Abstract: Consider a network vulnerable to viral infection. The system security software can guarantee
safety only to a limited part of the network. Such limitations result from economy costs or processing
costs. The problem raised is to which part of the network the security software should
be installed, so that to secure as much as possible the network. We model this practical network
scenario as a non-cooperative multi-player game on a graph, with two kinds of players, a set
of attackers and a protector player, representing the viruses and the system security software,
respectively. Each attacker player chooses a node of the graph (or a set of them, via a probability
distribution) to infect. The protector player chooses independently, in a basic case of the
problem, a simple path or an edge of the graph (or a set of them, via a probability distribution)
and cleans this part of the network from attackers. Each attacker wishes to maximize the probability
of escaping its cleaning by the protector. In contrast, the protector aims at maximizing
the expected number of cleaned attackers. We call the two games obtained from the two basic
cases considered, as the Path and the Edge model, respectively. For these two games, we are
interested in the associated Nash equilibria, where no network entity can unilaterally improve
its local objective. We obtain the following results:
• The problem of existence of a pure Nash equilibrium is NP-complete for the Path model.

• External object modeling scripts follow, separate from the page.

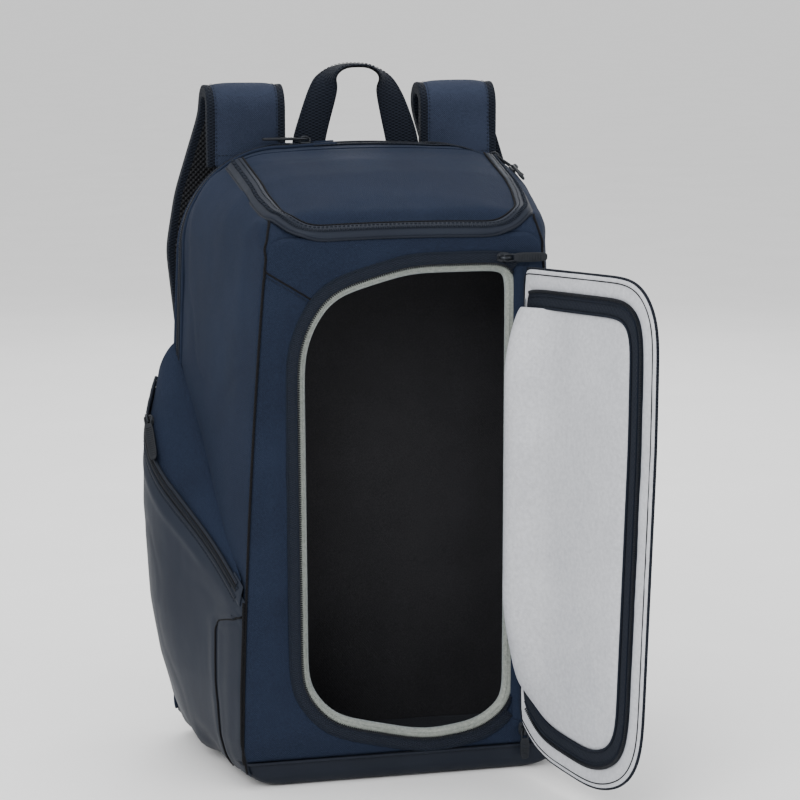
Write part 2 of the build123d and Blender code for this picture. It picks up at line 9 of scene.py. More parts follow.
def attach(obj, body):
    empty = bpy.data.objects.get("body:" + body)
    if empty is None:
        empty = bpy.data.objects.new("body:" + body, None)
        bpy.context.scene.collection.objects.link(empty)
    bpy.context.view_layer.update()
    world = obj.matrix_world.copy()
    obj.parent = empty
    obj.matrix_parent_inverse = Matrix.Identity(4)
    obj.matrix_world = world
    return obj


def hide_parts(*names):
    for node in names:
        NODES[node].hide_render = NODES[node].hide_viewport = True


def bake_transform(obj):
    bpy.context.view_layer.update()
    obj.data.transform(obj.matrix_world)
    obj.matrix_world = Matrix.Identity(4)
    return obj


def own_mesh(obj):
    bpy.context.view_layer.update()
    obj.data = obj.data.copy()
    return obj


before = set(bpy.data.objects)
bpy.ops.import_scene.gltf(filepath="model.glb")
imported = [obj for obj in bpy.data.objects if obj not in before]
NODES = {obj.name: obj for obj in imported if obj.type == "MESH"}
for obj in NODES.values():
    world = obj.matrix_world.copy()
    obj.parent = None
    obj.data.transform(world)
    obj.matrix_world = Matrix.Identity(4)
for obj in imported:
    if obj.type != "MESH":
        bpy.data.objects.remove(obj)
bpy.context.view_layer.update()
MM = 0.001

# ------------------------------------------------------------------ sizes, in millimetres
FRONT_Y, BACK_Y = -92.0, 85.0
BOOT_TOP = 22.0
FOOT_RADIUS = 30.0
LID_HINGE_Y = 50.0
DOOR_HINGE = np.array([95.0, -96.5])
DOOR_OPEN = math.radians(106)
DOOR_DIR = np.array([-math.cos(DOOR_OPEN), -math.sin(DOOR_OPEN), 0.0])
DOOR_INNER = np.array([DOOR_DIR[1], -DOOR_DIR[0], 0.0])

# Skin of the bag at stations from front to back: half widths at the foot, half way up and at
# the shoulder, height of the shoulder, half width of the flat top, height of the top
STATION_Y = np.array([-92.0, -80.0, -20.0, 50.0, 85.0])
STATION = {
    "foot": np.array([135.0, 137.0, 145.0, 154.0, 161.0]),
    "side": np.array([127.5, 130.0, 141.0, 151.0, 160.0]),
    "shoulder": np.array([113.0, 116.0, 130.0, 146.0, 153.0]),
    "shoulder_z": np.array([432.0, 440.0, 432.0, 425.0, 415.0]),
    "top": np.array([97.0, 98.0, 90.0, 78.0, 50.0]),
    "top_z": np.array([447.0, 461.0, 484.0, 502.0, 504.0]),
}


# ------------------------------------------------------------------ numbers and curves
def arc_points(a, b, c, count):
    """Points on the circle arc from a through b to c."""
    a, b, c = (np.array(p, float) for p in (a, b, c))
    rows = 2 * np.array([b - a, c - a])
    centre = np.linalg.solve(rows, [b @ b - a @ a, c @ c - a @ a])
    radius = np.linalg.norm(a - centre)
    start, end = (math.atan2(*(p - centre)[::-1]) for p in (a, c))
    angles = np.linspace(start, end, count)
    return centre + radius * np.column_stack([np.cos(angles), np.sin(angles)])


def resample(points, count):
    """Points spread evenly by length along a polyline."""
    points = np.asarray(points, float)
    steps = np.linalg.norm(np.diff(points, axis=0), axis=1)
    length = np.concatenate([[0], np.cumsum(steps)])
    at = np.linspace(0, length[-1], count)
    return np.column_stack([np.interp(at, length, points[:, k]) for k in range(points.shape[1])])


def smooth_curve(points, count):
    """Catmull-Rom curve through given points, evenly spaced."""
    points = np.asarray(points, float)
    padded = np.vstack([2 * points[0] - points[1], points, 2 * points[-1] - points[-2]])
    fine = []
    share = np.linspace(0, 1, 24, endpoint=False)[:, None]
    for p0, p1, p2, p3 in zip(padded[:-3], padded[1:-2], padded[2:-1], padded[3:]):
        fine.append(
            0.5 * (2 * p1 + (p2 - p0) * share + (2 * p0 - 5 * p1 + 4 * p2 - p3) * share ** 2
                   + (3 * p1 - p0 - 3 * p2 + p3) * share ** 3)
        )
    fine.append(padded[-2][None, :])
    return resample(np.vstack(fine), count)


def round_corners(points, radii, closed=True, steps=10):
    """Polyline with each corner rounded to about a radius."""
    points = np.asarray(points, float)
    out = []
    count = len(points)
    for i, p in enumerate(points):
        if not closed and i in (0, count - 1):
            out.append(p[None, :])
            continue
        before, after = points[i - 1] - p, points[(i + 1) % count] - p
        bend = math.acos(np.clip(before @ after / np.linalg.norm(before) / np.linalg.norm(after), -1, 1))
        reach = radii[i] / math.tan(max(bend, 0.1) / 2)
        reach_b = min(reach, 0.49 * np.linalg.norm(before))
        reach_a = min(reach, 0.49 * np.linalg.norm(after))
        a = p + before / np.linalg.norm(before) * reach_b
        b = p + after / np.linalg.norm(after) * reach_a
        t = np.linspace(0, 1, steps)[:, None]
        out.append((1 - t) ** 2 * a + 2 * t * (1 - t) * p + t ** 2 * b)
    out = np.vstack(out)
    return np.vstack([out, out[:1]]) if closed else out


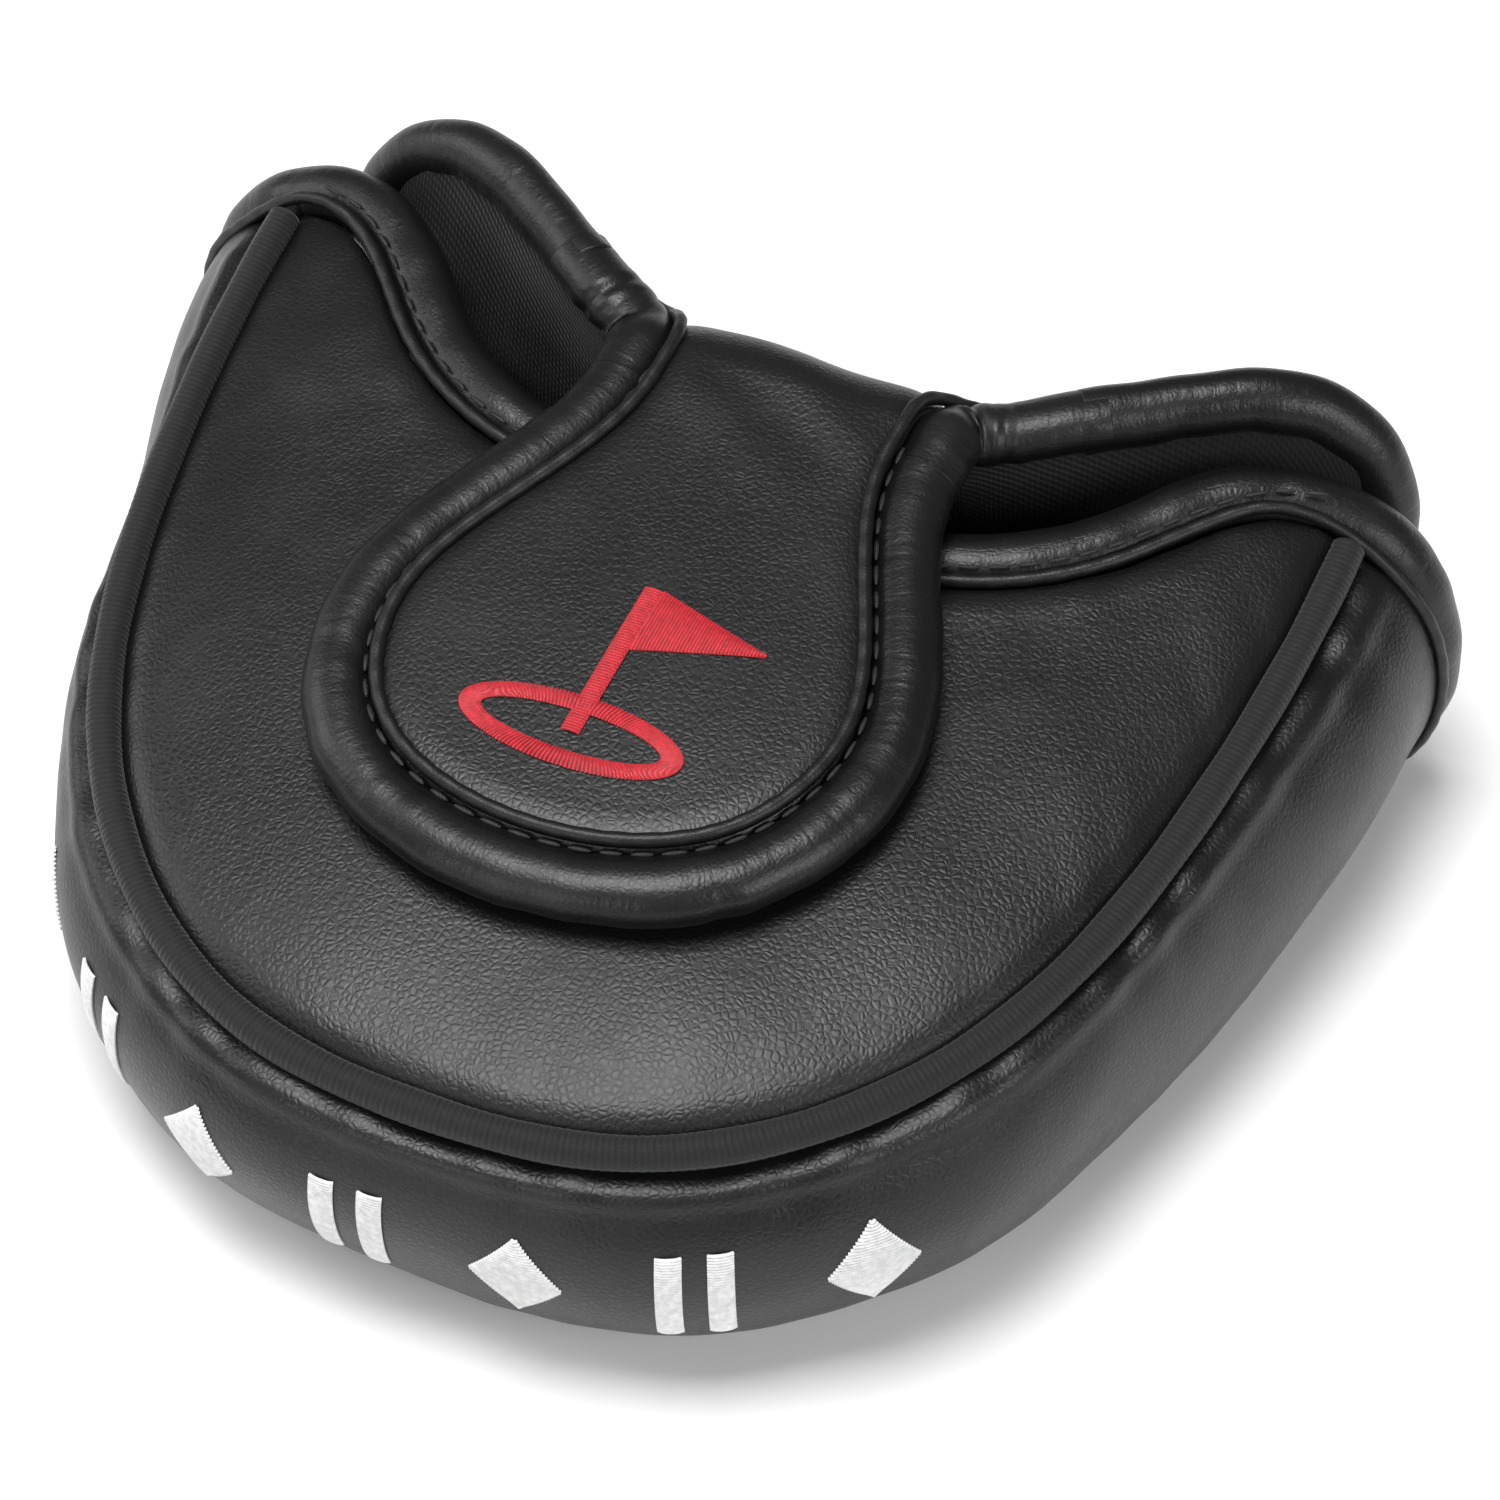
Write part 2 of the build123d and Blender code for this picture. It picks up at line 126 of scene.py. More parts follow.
def even(line: np.ndarray, count: int) -> np.ndarray:
    """Resample a line at equal steps along its length."""
    gone = np.concatenate([[0], np.cumsum(np.linalg.norm(np.diff(line, axis=0), axis=1))])
    at = np.linspace(0, gone[-1], count)
    return np.stack([np.interp(at, gone, line[:, k]) for k in range(line.shape[1])], axis=1)


def lengths(line: np.ndarray) -> np.ndarray:
    """Distance run along a line at each of its points."""
    return np.concatenate([[0], np.cumsum(np.linalg.norm(np.diff(line, axis=0), axis=1))])


def sideways(line: np.ndarray, distance: float) -> np.ndarray:
    """Move a plan line to its left by a distance.

    Args:
        line: Line samples.
        distance: How far, in millimetres.

    Returns:
        The moved samples.
    """
    run = np.gradient(line[:, :2], axis=0)
    run /= np.linalg.norm(run, axis=1)[:, None]
    out = line.copy()
    out[:, 0] -= run[:, 1] * distance
    out[:, 1] += run[:, 0] * distance
    return out


def strip(line: np.ndarray, around: float, sides: int, closed: bool = False) -> np.ndarray:
    """Surface coordinates of a tube, in metres along and around it.

    Args:
        line: Centre line samples.
        around: Distance round the tube, in millimetres.
        sides: Points in a ring.
        closed: Whether the last point reaches the full distance.

    Returns:
        Array of rings by sides by two.
    """
    turn = np.linspace(0, around, sides, endpoint=closed)
    return np.stack(np.meshgrid(lengths(line), turn, indexing="ij"), axis=-1) * MM


def mirror_points(points: Sequence) -> list[tuple]:
    """Left-hand copies of right-hand points, in reverse order."""
    return [(-p[0], *p[1:]) for p in reversed(points)]


def nearest(points: np.ndarray, line: np.ndarray) -> np.ndarray:
    """Shortest plan distance from each point to a line of samples.

    Args:
        points: Places, in any grid.
        line: Line samples.

    Returns:
        Distances in the points' own grid.
    """
    flat = points.reshape(-1, points.shape[-1])[:, :2]
    best = np.full(len(flat), 1e9)
    for low in range(0, len(line), 64):
        gap = np.linalg.norm(flat[:, None] - line[None, low:low + 64, :2], axis=2)
        best = np.minimum(best, gap.min(axis=1))
    return best.reshape(points.shape[:-1])


def quarter(x: np.ndarray) -> np.ndarray:
    """Quarter-round rise from 0 to 1 as x goes from 0 to 1."""
    return np.sqrt(1 - (1 - np.clip(x, 0, 1)) ** 2)


class Ripple:
    """Smooth repeatable unevenness made of a few random waves."""

    def __init__(self, seed: int, size: float, count: int = 14) -> None:
        """Draw the waves.

        Args:
            seed: Number that fixes the waves.
            size: Typical wavelength in millimetres.
            count: Number of waves.
        """
        rng = np.random.default_rng(seed)
        self.turns = rng.normal(size=(count, 3)) * (2 * math.pi / size) * 0.6
        self.phase = rng.uniform(0, 2 * math.pi, count)

    def __call__(self, points: np.ndarray) -> np.ndarray:
        """Value near the range -1 to 1 at each point."""
        flat = points.reshape(-1, points.shape[-1])
        flat = np.pad(flat, ((0, 0), (0, 3 - flat.shape[1])))
        value = np.sin(flat @ self.turns.T + self.phase).sum(axis=1)
        return (value / math.sqrt(len(self.phase)) * 0.9).reshape(points.shape[:-1])


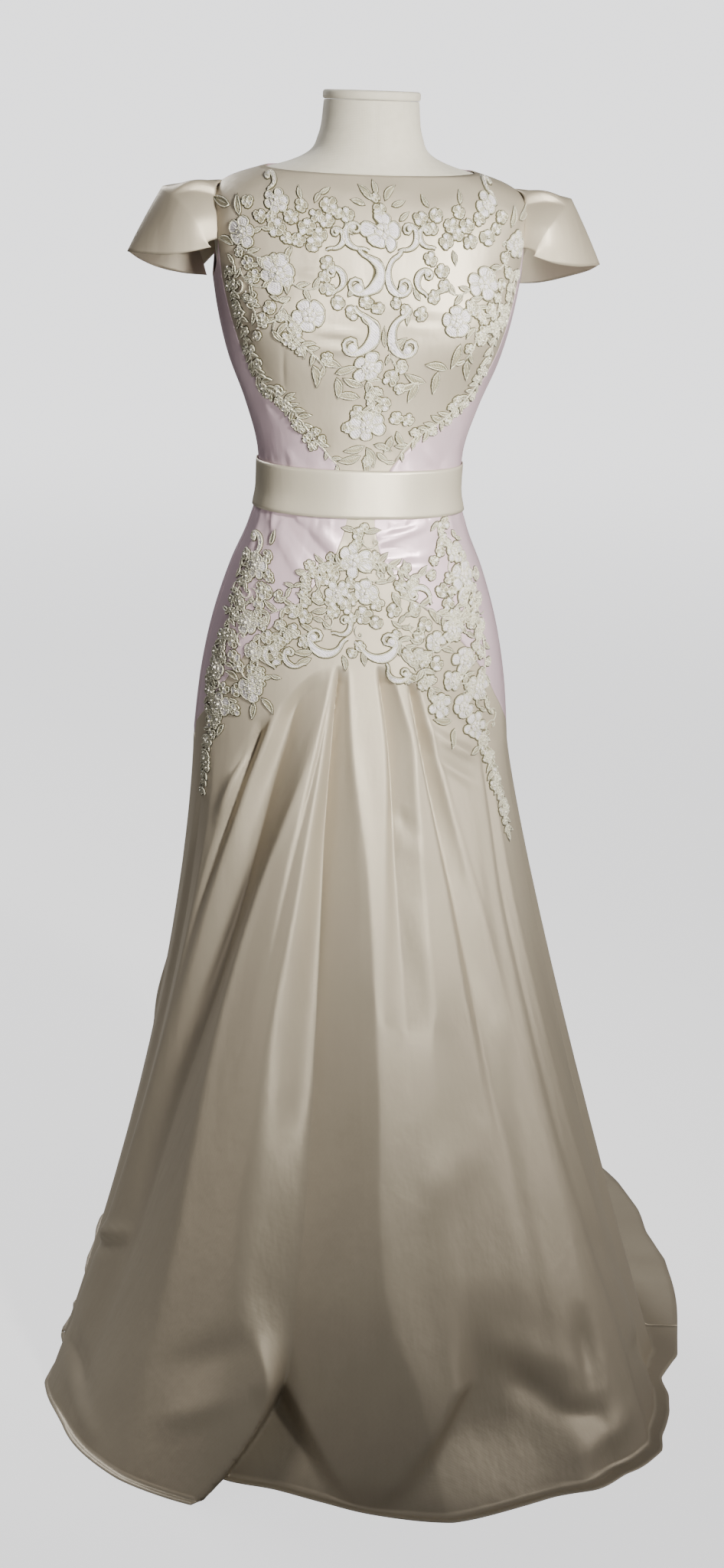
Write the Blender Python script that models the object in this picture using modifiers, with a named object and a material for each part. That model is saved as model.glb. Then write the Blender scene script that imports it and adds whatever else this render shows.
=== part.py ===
"""Satin wedding dress worn by a limbless dress form on a stand. Metres, +Z up, the front faces -Y.

The origin is the middle of the stand's base, on the floor. Every cloth piece is a thin wall.
Bodice and hip pieces are cut from one fitted surface, and the skirt hangs from it to the floor.
"""
import math

import bmesh
import bpy
import numpy as np
from mathutils import Vector, geometry

# Cloth and seams
CLOTH = 0.0016            # wall of the satin with its backing
SEAM_GAP = 0.0006         # between two pieces that are sewn together
SEAM_GAP_DEG = 0.32       # the same gap as an angle at the hips
BACK_SEAM_GAP = 0.0016    # between the hips and the skirt behind, where the skirt flares out
BELT_LIFT = 0.0016        # belt above the pieces under it
BELT_CLOTH = 0.0014
LACE_LIFT = 0.0009
LACE_CLOTH = 0.0012
LACE_GRAIN = 0.020        # spacing of the points that let a lace plate bend with the body
TAIL_LIFT = 0.0008        # lace tails above the skirt's folds

# Heights of the dress
NECK_FRONT = 1.4725
NECK_SIDE = 1.4785
WAIST_SEAM = 1.1100
BELT_TOP = 1.1385
BELT_BOTTOM = 1.0815
SIDE_SEAM_DEG = 84.0      # side seams of hips and skirt, from the front

# Armhole, seen from the side
ARMHOLE_MIDDLE = 1.4060
ARMHOLE_HALF_HEIGHT = 0.0530
ARMHOLE_HALF_DEG = 20.0

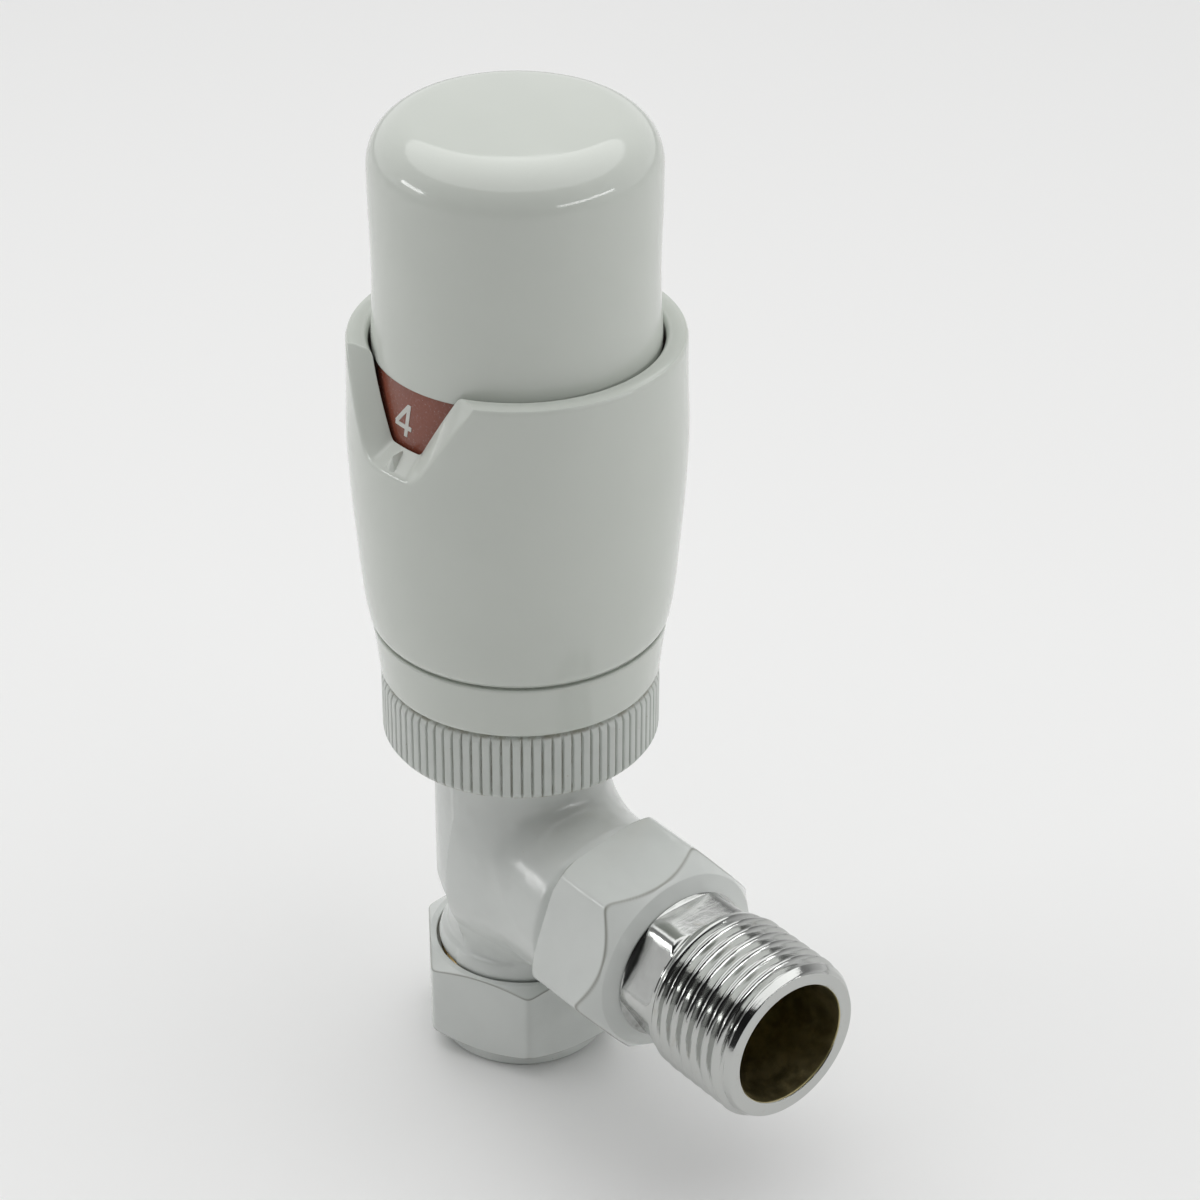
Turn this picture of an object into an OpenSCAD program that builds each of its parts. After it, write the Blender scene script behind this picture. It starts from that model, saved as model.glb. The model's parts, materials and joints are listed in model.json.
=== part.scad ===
// Thermostatic radiator valve, angle pattern: a dial head on a painted brass valve, with a
// compression nut for the pipe below and a union nut with a threaded tail to the radiator.
// Z is the axis of the valve and the head, X is the axis of the radiator tail.
// The origin is the centre of the pipe mouth, in the lower face of the compression nut.

/* [Threads] */
// Major radius of the G 1/2 thread
thread_r = 10.478; // [10.3:0.001:10.6]
// Radial gap of every thread and sliding fit
fit_gap = 0.05; // [0.02:0.01:0.1]

/* [Pipe side] */
// Outer radius of the pipe socket, for a 15 mm tube
pipe_r = 7.6; // [7.55:0.01:7.65]
// Height of the compression nut
pipe_nut_h = 13.6; // [13:0.1:14]
// Width across flats of both nuts
nut_af = 24; // [23.5:0.1:24.5]
// Angle of the compression nut's corners about Z
pipe_nut_turn = 24.5; // [0:0.5:60]

/* [Valve body] */
// Radius of the neck under the head
neck_r = 10.84; // [10.6:0.01:11.2]
// Radius of the waist above the compression nut
waist_r = 9.6; // [9.4:0.05:9.9]
// Height of the radiator outlet's axis
outlet_z = 26.8; // [26:0.1:28]
// Radius of the outlet boss
boss_r = 11.2; // [10.9:0.1:11.6]
// Height of the valve seat
seat_z = 21; // [20.6:0.1:21.2]

/* [Radiator tail] */
// Length from the valve axis to the tail's open end
tail_end_x = 50.6; // [49:0.1:52]
// Inner radius of the tail
tail_bore_r = 7.75; // [7.4:0.05:8]
// Angle of the union nut's corners about X
union_nut_turn = 12; // [0:1:60]
// Width across flats of the tail's spanner hexagon
tail_af = 17.5; // [17.2:0.1:17.6]

/* [Thermostatic head] */
// Height of the top of the dial cap
head_top_z = 127; // [124:0.5:130]
// Outer radius of the dial cap at its upper edge
cap_r = 16.7; // [16.4:0.05:16.9]
// Largest outer radius of the sleeve
sleeve_r = 20.05; // [19.8:0.05:20.2]
// Height of the sleeve's rim
rim_z = 99.8; // [99:0.1:101]
// Direction of the window and pointer about Z
window_turn = -86; // [-180:1:180]
// Angle of the numeral in the window from the pointer
dial_offset = -3.5; // [-5:0.5:5]
// Number of ribs on the knurled nut
rib_count = 86; // [60:2:100]
// Outer radius of the knurled nut
knurl_r = 17; // [16.8:0.05:17.2]

/* [Hidden] */
$fn = 64;
eps = 0.01;
thread_hole_r = thread_r + fit_gap;

// Heights of the head's joints with the valve
body_top_z = 51.6;
nut_z0 = 45.4;
nut_z1 = 54.4;
lip_z = 53.2;
base_z = 54.55;
base_top_z = 61.7;
seam_z = 62.2;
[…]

This opposed to that, no instance of the Edge model possesses a pure Nash equilibrium,
proved in [7].
• In [7] a characterization of mixed Nash equilibria for the Edge model is provided. However,
that characterization only implies an exponential time algorithm for the general case.
Here, combining it with clever exploration of properties of various practical families of
graphs, we compute, in polynomial time, mixed Nash equilibria on corresponding graph
instances. These graph families include, regular graphs, graphs that can be decomposed, in
polynomially time, into vertex disjoint r-regular subgraphs, graphs with perfect matchings
and trees.
• We utilize the notion of social cost [6] for measuring system performance on such scenario;
here is defined to be the utility of the protector. We prove that the corresponding Price of
Anarchy in any mixed Nash equilibria of the game is upper and lower bounded by a linear
function of the number of vertices of the graph.